* BEGIN Supplied data *
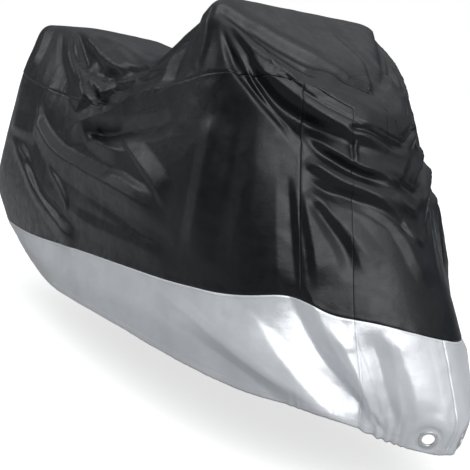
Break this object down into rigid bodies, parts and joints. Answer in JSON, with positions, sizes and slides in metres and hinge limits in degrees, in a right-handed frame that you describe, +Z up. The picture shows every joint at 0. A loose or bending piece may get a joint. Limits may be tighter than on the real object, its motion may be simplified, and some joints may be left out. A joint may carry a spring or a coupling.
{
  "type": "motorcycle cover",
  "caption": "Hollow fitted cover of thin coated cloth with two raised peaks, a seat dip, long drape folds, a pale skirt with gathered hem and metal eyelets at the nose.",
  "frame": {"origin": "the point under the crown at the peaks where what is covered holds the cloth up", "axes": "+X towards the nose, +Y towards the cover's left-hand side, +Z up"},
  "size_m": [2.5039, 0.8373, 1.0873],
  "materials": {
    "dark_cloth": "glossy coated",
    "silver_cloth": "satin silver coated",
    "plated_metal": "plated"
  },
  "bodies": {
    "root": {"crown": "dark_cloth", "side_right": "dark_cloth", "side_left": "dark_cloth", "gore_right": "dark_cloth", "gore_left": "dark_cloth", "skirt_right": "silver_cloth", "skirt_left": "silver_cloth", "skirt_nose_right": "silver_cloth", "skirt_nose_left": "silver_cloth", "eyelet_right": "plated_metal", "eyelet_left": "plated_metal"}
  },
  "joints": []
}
* END Supplied data *
* BEGIN Supplied data *
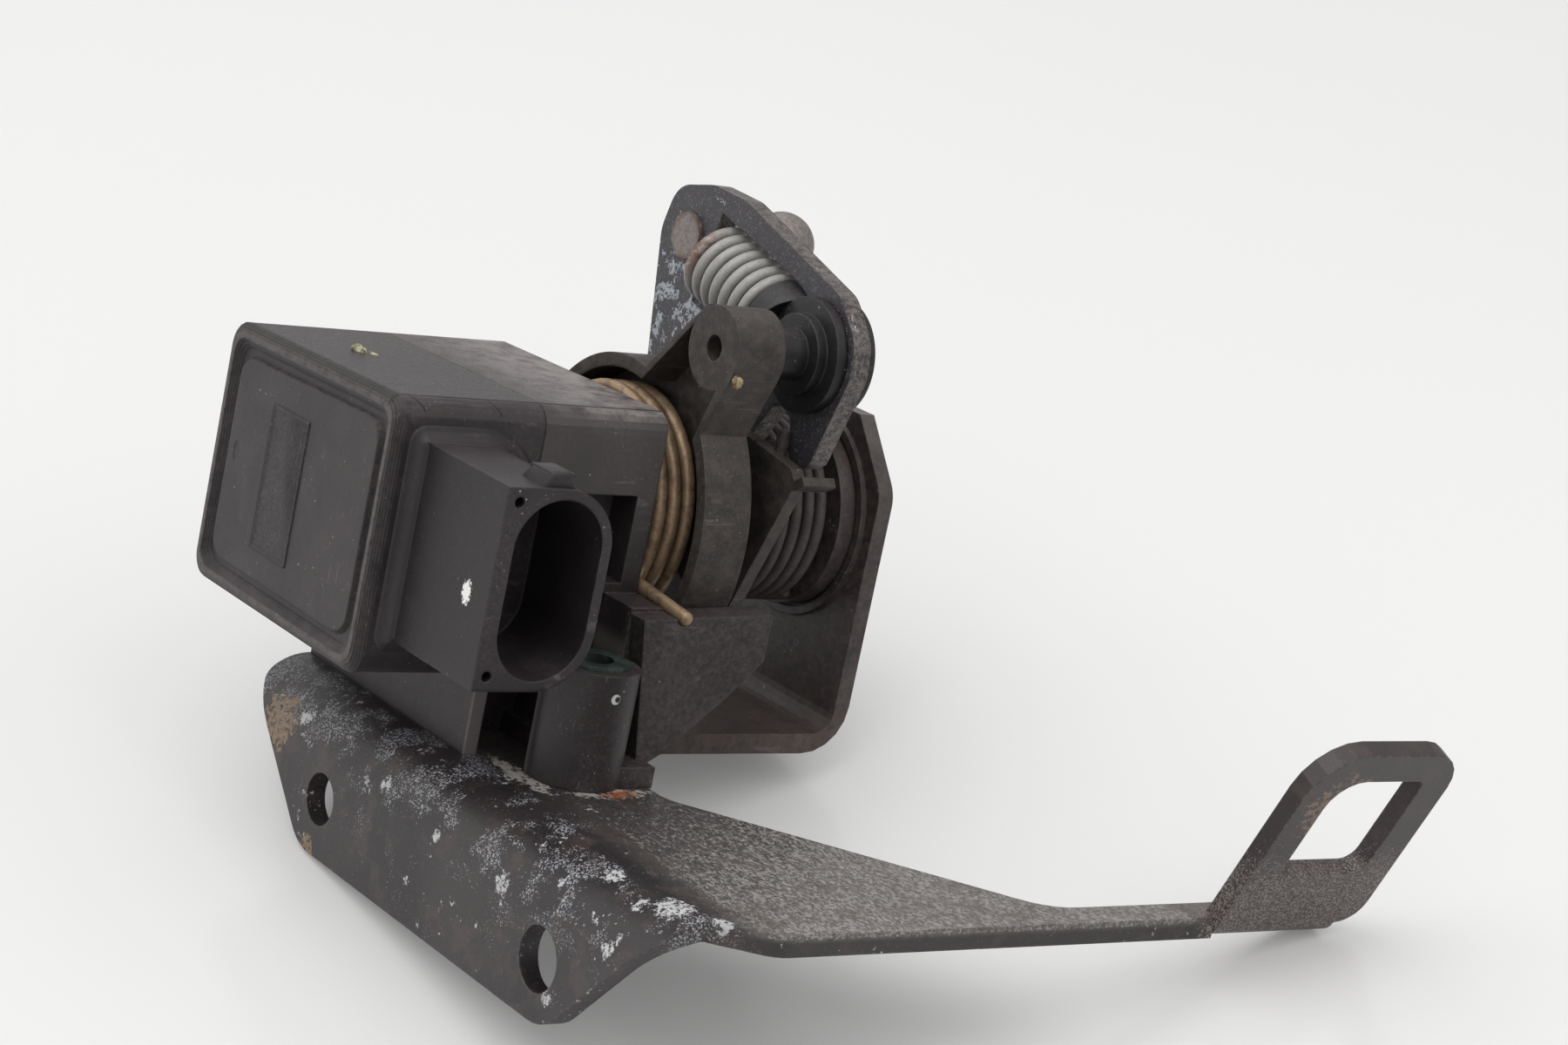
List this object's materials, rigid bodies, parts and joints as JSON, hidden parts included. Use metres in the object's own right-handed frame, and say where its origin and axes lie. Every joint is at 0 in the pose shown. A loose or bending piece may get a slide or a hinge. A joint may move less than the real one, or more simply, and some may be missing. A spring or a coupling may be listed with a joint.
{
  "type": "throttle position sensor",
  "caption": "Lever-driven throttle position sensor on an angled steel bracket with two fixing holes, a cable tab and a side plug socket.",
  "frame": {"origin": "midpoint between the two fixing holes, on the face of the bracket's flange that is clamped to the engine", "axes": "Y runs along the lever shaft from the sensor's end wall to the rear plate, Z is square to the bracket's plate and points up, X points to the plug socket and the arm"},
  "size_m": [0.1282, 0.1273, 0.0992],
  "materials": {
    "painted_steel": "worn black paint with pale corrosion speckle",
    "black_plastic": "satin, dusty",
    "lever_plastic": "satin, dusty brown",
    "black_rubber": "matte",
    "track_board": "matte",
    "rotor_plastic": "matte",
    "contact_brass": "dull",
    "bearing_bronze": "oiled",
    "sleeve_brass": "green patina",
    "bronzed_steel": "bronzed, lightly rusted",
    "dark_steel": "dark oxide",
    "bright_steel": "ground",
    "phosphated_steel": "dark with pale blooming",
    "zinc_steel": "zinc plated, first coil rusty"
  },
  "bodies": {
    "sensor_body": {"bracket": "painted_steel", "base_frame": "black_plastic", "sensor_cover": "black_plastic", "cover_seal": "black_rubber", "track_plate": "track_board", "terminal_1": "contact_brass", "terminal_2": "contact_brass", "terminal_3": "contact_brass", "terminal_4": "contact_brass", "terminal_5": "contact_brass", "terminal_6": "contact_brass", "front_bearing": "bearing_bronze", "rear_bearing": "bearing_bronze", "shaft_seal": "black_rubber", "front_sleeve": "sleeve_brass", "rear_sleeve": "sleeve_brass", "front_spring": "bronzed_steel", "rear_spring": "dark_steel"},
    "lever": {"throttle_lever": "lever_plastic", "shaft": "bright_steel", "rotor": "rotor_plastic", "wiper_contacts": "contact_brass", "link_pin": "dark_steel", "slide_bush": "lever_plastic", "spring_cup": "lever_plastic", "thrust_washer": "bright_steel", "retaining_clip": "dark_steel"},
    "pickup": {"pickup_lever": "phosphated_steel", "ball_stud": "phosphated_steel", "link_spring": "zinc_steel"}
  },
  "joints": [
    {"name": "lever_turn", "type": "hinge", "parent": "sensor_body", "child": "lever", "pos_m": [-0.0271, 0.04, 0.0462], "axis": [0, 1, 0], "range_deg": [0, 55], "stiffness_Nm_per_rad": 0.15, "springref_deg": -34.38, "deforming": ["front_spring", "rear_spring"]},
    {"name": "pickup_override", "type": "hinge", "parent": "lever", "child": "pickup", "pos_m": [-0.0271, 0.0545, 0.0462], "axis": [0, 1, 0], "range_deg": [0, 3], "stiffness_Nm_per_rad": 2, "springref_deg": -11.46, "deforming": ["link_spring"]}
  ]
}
* END Supplied data *
Exercise
Select the lines in this material that hold the word "object", leaving none out.

Answer to this problem
Break this object down into rigid bodies, parts and joints. Answer in JSON, with positions, sizes and slides in metres and hinge limits in degrees, in a right-handed frame that you describe, +Z up. The picture shows every joint at 0. A loose or bending piece may get a joint. Limits may be tighter than on the real object, its motion may be simplified, and some joints may be left out. A joint may carry a spring or a coupling.
List this object's materials, rigid bodies, parts and joints as JSON, hidden parts included. Use metres in the object's own right-handed frame, and say where its origin and axes lie. Every joint is at 0 in the pose shown. A loose or bending piece may get a slide or a hinge. A joint may move less than the real one, or more simply, and some may be missing. A spring or a coupling may be listed with a joint.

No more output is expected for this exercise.